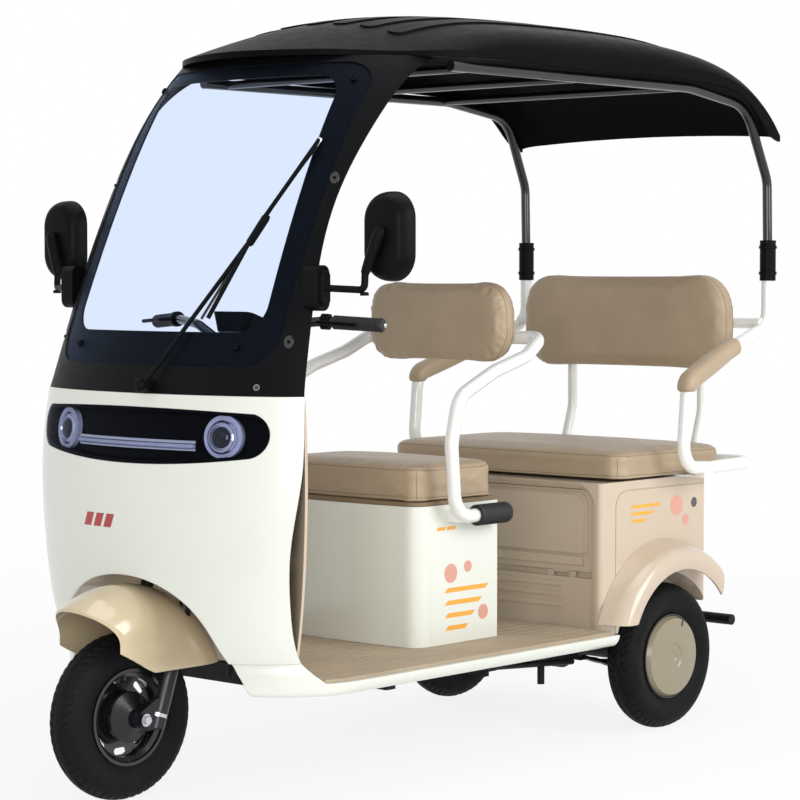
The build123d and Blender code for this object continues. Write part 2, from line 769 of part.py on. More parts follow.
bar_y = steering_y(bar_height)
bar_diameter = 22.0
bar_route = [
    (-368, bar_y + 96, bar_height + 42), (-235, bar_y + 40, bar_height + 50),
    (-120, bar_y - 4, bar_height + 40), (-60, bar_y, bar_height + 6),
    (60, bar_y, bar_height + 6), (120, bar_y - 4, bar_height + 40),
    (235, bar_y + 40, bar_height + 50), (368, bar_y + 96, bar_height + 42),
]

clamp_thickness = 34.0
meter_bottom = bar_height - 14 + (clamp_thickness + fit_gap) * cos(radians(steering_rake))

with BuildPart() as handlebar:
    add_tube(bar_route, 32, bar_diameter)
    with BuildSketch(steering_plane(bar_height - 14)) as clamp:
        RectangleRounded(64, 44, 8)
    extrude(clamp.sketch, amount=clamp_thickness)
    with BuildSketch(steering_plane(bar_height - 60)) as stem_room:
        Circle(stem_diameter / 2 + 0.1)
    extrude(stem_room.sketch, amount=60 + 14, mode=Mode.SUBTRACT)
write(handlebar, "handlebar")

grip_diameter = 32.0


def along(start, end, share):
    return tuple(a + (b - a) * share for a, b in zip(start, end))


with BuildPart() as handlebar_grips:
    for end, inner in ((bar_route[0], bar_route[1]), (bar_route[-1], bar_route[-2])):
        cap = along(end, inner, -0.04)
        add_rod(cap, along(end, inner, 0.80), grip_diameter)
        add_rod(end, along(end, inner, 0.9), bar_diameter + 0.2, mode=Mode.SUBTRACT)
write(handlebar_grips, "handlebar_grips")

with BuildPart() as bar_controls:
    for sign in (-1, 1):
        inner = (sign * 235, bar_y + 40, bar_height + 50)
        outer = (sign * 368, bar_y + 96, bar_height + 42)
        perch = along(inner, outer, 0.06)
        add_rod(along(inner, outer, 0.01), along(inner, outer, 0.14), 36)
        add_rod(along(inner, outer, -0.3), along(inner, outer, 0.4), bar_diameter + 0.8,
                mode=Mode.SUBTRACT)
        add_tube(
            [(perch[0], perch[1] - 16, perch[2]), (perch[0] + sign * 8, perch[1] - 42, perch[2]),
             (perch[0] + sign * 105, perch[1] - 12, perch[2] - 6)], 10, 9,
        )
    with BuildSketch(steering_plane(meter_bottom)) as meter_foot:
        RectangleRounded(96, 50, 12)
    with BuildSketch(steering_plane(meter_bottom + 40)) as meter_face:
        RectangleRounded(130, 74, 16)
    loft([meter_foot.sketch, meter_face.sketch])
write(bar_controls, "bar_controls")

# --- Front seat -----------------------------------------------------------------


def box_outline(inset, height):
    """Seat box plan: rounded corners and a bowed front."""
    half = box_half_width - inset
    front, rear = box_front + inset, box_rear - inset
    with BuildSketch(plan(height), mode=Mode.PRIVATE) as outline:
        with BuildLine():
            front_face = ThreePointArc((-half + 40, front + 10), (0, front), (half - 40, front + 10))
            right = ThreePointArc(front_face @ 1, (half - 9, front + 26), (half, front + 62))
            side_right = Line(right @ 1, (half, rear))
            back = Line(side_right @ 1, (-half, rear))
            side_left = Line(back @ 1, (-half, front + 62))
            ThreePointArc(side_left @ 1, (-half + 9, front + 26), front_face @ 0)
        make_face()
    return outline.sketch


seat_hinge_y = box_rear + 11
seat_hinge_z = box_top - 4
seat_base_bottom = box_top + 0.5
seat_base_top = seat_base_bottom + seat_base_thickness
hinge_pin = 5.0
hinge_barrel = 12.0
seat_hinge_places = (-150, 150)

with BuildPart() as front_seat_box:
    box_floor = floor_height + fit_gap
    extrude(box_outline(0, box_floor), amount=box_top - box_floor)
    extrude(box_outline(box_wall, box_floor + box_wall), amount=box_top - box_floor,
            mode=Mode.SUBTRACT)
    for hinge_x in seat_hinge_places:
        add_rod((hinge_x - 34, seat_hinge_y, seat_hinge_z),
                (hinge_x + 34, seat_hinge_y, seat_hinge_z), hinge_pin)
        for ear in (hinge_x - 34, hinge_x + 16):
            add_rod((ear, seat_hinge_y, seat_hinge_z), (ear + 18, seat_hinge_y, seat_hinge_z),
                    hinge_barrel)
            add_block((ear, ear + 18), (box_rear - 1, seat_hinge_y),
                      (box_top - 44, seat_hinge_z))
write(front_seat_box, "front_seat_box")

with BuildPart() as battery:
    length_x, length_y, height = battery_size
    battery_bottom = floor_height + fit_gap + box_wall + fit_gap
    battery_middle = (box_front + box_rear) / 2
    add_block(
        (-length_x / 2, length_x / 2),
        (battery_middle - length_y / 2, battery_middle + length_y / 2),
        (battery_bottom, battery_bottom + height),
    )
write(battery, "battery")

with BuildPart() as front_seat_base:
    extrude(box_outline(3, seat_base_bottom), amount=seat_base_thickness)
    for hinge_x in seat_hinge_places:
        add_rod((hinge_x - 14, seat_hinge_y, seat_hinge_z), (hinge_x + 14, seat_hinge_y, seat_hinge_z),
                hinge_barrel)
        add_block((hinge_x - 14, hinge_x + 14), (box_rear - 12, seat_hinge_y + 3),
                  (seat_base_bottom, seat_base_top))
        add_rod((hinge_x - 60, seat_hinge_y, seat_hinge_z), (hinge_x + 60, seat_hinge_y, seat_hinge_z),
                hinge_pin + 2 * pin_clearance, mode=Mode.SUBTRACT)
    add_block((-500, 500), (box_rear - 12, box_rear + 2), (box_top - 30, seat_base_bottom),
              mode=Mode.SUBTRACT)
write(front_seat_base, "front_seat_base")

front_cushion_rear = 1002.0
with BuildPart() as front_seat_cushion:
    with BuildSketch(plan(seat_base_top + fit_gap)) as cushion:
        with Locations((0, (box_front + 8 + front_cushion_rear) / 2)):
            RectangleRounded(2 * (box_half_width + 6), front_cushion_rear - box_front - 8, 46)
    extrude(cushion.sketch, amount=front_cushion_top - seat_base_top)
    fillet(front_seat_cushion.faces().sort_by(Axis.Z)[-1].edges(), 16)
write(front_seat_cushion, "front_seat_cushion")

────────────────

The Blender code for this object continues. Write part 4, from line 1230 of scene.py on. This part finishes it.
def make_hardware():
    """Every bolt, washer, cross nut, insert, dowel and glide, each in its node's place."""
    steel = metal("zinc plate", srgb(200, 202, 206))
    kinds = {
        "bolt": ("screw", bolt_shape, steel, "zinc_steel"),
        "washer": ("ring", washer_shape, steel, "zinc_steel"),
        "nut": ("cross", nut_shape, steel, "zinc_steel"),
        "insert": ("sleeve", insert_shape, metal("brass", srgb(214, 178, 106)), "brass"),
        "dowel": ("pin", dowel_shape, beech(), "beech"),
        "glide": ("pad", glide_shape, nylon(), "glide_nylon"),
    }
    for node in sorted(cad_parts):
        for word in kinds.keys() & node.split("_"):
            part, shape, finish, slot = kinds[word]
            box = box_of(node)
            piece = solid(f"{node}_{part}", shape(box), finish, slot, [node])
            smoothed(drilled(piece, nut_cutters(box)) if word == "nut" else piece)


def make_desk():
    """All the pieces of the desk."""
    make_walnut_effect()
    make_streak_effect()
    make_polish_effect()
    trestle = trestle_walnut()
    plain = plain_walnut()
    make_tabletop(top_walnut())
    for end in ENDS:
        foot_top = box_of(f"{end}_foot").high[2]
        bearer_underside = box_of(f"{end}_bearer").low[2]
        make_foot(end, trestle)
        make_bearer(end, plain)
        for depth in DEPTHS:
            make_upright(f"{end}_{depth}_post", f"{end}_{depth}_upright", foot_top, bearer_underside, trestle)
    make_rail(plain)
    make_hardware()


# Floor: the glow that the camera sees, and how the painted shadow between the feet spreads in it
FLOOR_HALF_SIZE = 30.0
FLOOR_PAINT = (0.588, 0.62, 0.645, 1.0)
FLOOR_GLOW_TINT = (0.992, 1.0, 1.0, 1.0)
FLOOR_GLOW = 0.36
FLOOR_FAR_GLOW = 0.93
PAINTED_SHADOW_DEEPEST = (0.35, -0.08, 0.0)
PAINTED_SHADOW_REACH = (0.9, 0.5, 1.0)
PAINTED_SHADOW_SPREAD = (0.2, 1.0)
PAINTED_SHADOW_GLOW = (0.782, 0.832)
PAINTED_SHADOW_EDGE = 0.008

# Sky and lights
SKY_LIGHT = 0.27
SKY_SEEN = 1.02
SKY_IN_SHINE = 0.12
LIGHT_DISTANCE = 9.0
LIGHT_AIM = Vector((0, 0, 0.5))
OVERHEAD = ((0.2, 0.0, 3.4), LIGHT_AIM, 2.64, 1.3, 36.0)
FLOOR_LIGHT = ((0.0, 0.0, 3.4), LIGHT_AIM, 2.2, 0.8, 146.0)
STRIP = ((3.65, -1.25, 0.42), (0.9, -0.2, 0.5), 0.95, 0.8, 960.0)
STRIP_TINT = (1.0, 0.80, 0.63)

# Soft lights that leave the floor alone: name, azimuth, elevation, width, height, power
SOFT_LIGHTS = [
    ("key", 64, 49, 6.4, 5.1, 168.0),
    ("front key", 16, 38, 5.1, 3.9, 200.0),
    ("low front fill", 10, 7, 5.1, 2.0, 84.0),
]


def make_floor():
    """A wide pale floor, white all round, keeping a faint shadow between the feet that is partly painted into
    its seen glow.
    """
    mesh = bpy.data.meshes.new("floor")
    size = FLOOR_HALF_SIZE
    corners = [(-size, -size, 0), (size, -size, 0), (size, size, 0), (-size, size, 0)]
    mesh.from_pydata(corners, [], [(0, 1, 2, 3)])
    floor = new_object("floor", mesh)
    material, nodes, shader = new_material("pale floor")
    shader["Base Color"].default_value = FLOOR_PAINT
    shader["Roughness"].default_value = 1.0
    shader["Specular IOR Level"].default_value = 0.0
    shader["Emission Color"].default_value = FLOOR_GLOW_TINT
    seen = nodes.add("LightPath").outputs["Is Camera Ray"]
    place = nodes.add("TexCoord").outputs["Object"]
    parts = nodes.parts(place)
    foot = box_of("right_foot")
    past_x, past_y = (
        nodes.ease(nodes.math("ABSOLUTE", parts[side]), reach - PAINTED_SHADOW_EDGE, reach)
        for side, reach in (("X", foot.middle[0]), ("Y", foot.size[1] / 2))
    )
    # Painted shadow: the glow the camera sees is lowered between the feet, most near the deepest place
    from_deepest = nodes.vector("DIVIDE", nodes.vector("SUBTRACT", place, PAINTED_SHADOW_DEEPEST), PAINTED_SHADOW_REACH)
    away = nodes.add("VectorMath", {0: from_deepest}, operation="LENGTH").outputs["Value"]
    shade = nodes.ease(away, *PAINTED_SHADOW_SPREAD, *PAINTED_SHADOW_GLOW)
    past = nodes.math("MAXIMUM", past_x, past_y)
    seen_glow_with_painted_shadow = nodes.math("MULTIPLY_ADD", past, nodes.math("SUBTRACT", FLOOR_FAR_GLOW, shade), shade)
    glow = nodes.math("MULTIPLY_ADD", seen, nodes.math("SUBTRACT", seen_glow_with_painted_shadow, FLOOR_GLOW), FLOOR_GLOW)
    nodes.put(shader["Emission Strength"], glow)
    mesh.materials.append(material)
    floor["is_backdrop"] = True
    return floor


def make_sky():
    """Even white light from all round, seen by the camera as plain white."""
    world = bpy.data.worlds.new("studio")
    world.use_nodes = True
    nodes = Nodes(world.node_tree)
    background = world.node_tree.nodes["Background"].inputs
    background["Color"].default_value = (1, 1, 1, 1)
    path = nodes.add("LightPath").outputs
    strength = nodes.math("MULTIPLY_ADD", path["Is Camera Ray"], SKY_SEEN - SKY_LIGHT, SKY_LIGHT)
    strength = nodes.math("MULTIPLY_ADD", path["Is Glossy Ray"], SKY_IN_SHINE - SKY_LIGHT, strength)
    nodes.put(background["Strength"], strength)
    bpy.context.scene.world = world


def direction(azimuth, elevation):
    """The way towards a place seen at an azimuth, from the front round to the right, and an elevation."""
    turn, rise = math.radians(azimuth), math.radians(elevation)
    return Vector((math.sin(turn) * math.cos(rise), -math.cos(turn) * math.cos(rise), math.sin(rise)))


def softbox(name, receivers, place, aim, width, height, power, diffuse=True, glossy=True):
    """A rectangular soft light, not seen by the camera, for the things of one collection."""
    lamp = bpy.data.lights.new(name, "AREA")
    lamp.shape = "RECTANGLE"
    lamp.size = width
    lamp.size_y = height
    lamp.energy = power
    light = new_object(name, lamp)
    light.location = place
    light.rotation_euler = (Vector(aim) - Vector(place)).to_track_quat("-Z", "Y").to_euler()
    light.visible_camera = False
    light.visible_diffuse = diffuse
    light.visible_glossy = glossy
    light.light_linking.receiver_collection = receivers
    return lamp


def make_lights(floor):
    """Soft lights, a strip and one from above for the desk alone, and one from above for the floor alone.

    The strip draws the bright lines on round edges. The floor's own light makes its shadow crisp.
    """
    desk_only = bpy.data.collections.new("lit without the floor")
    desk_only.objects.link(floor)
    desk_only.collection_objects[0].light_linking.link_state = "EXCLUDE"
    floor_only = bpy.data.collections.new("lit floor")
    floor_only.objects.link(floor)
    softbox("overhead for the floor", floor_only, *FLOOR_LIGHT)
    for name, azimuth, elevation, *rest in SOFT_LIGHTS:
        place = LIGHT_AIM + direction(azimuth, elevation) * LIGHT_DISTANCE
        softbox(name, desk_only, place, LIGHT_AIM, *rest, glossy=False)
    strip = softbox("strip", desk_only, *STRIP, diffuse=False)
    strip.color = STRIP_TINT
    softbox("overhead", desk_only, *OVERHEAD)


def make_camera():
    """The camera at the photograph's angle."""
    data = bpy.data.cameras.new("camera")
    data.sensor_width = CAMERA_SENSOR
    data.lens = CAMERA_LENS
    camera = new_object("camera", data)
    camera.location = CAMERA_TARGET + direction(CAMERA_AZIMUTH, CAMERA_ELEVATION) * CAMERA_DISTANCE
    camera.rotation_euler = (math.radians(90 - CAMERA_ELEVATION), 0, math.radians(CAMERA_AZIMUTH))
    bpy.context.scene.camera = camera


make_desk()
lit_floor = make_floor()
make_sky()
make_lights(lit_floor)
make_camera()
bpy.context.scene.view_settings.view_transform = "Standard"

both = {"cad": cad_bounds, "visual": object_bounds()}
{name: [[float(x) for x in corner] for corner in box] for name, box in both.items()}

────────────────

## Requirements
From the listing above, output exactly the run of lines that starts with the line containing "The build123d and" and ends with the line containing "meter_bottom = bar_height".

## Answer to this problem
The build123d and Blender code for this object continues. Write part 2, from line 769 of part.py on. More parts follow.
bar_y = steering_y(bar_height)
bar_diameter = 22.0
bar_route = [
    (-368, bar_y + 96, bar_height + 42), (-235, bar_y + 40, bar_height + 50),
    (-120, bar_y - 4, bar_height + 40), (-60, bar_y, bar_height + 6),
    (60, bar_y, bar_height + 6), (120, bar_y - 4, bar_height + 40),
    (235, bar_y + 40, bar_height + 50), (368, bar_y + 96, bar_height + 42),
]

clamp_thickness = 34.0
meter_bottom = bar_height - 14 + (clamp_thickness + fit_gap) * cos(radians(steering_rake))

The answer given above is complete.